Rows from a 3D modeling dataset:
★ ★ ★

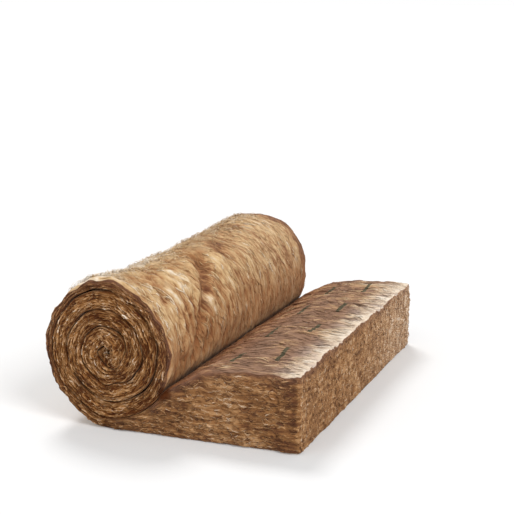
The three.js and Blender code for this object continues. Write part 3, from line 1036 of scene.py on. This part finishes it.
def wool_steps(blanket):
    """Where the wool changes: the field it goes by, and where it starts and is full, in metres."""
    foot = blanket.tail
    nip = blanket.along(blanket.sizes.nip_turn)
    half = blanket.half_width
    return {
        # The unrolled part, and the rest
        "on_tail": ("along", foot + 0.02, foot - 0.02),
        "in_roll": ("along", foot - 0.02, foot + 0.02),
        # Near the cut end, on its face, and off it
        "by_cut": ("along", 0.115, 0.0),
        "on_end": ("along", 0.04, 0.01),
        "off_end": ("along", 0.002, 0.02),
        # The top of the tail, towards the nip and away from it
        # Towards the nip, the tail's top takes painted shade of the roll
        "to_nip": ("along", foot - 0.40, foot - 0.18),
        "before_nip": ("along", foot - 0.18, foot - 0.40),
        # The roll, down from its crest and just above the nip
        "low_on_roll": ("along", nip - 0.415, nip - 0.175),
        "above_nip": ("along", nip - 0.255, nip - 0.075),
        # Across the felt, slowly, faster, and at the far edge only, which is painted shade
        "to_far": ("across", -0.20, half + 0.05),
        "far_half": ("across", -0.20, 0.30),
        "far_rim_shade": ("frayed", half - 0.08, half - 0.01),
    }


def wool_fields(tree, blanket, shaded):
    """What the colour of the wool is worked out from, by name.

    Most fields run from 0 to 1. The ridge, the shade and the patterns lie on both sides of 0, and
    only loose fibres have a shade. Along and across are in metres.
    """
    felt = add(tree, "Attribute", attribute_name="felt").outputs["Vector"]
    split = add(tree, "SeparateXYZ", felt)
    fields = {"along": split.outputs["X"], "across": split.outputs["Z"], "shade": 0.0}
    for name in ("cut", "upper", "rubbed", "hidden", "pale"):
        fields[name] = add(tree, "Attribute", attribute_name=name).outputs["Fac"]
    fields["uncut"] = add(tree, "Math", 1.0, fields["cut"], operation="SUBTRACT")

    centred = {}
    for name in ["ridge", "shade"] if shaded else ["ridge"]:
        centred[name] = add(tree, "Attribute", attribute_name=name).outputs["Fac"]
    for name, (cell, detail, roughness) in WOOL_PATTERNS.items():
        scale = tuple(1 / (size * MM) for size in cell)
        place = add(tree, "VectorMath", felt, scale, operation="MULTIPLY")
        sockets = {"Vector": place, "Scale": 1.0, "Detail": detail, "Roughness": roughness}
        centred[name] = add(tree, "TexNoise", named=sockets)
    for name, field in centred.items():
        fields[name] = add(tree, "Math", field, 0.5, operation="SUBTRACT")

    # Tufts fray the line of the far rim
    fields["frayed"] = summed(tree, fields, fields["across"], [(0.18, "mottled")])
    for name, (source, start, full) in wool_steps(blanket).items():
        step = add(tree, "MapRange", fields[source], start, full, interpolation_type="SMOOTHSTEP")
        fields[name] = step
    on_tail = fields["on_tail"]
    fields["roll_shade_on_tail"] = add(tree, "Math", fields["to_nip"], on_tail, operation="MULTIPLY")
    open_top = add(tree, "Math", fields["before_nip"], on_tail, operation="MULTIPLY")
    far_share = add(tree, "Math", fields["to_far"], 0.5, operation="MULTIPLY")
    fields["greyer"] = add(tree, "Math", open_top, far_share, operation="MAXIMUM")
    fields["ropy"] = add(tree, "Math", fields["low_on_roll"], fields["far_half"], operation="MAXIMUM")
    # Ink lies on the upper side only, and soaks a little way in
    fields["on_top"] = add(tree, "Math", fields["upper"], 0.7, operation="GREATER_THAN")
    fields["inked"] = ink_mask(tree, fields, blanket)
    return fields


def ink_mask(tree, fields, blanket):
    """1 in the dashes of the cutting marks and 0 elsewhere, with edges that wander a little.

    A place is in a dash if it is within half a width of a row's line, and if the part that is left
    over of its distance from the row's first dash, in whole pitches, is less than a dash's length.
    """
    along = summed(tree, fields, fields["along"], [(INK_SWAY, "ragged")])
    across = summed(tree, fields, fields["across"], [(INK_SWAY, "ragged")])
    inked = 0.0
    for row, first in MARK_ROWS:
        in_row = add(tree, "Math", along, row, MARK_WIDTH / 2, operation="COMPARE")
        from_first = add(tree, "Math", across, first - blanket.half_width, operation="SUBTRACT")
        pitches = add(tree, "Math", from_first, MARK_PITCH, operation="DIVIDE")
        left_over = add(tree, "Math", pitches, operation="FRACT")
        in_dash = add(tree, "Math", left_over, MARK_LENGTH / MARK_PITCH, operation="LESS_THAN")
        inked = add(tree, "Math", in_row, in_dash, inked, operation="MULTIPLY_ADD")
    return inked


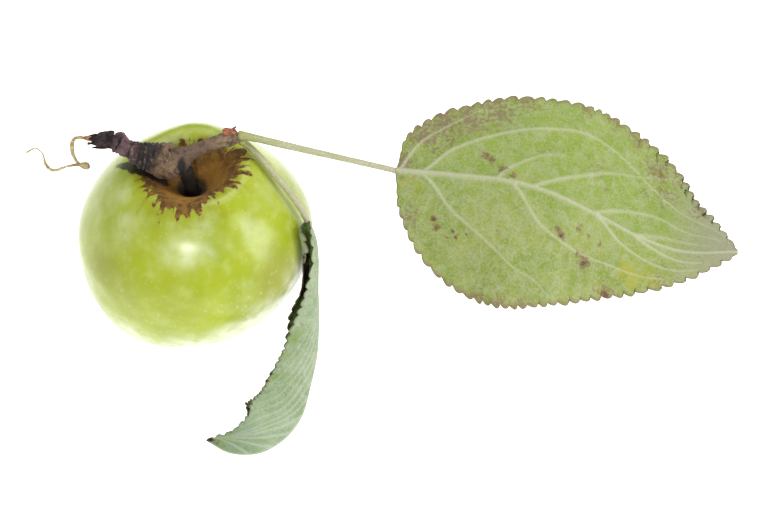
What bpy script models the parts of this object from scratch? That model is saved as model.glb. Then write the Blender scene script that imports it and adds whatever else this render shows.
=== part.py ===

★ ★ ★

> [What you will do]: Starting with the line that contains "What bpy script", output every line through the end of the listing above, unchanged.

> [Task answer]:
What bpy script models the parts of this object from scratch? That model is saved as model.glb. Then write the Blender scene script that imports it and adds whatever else this render shows.
=== part.py ===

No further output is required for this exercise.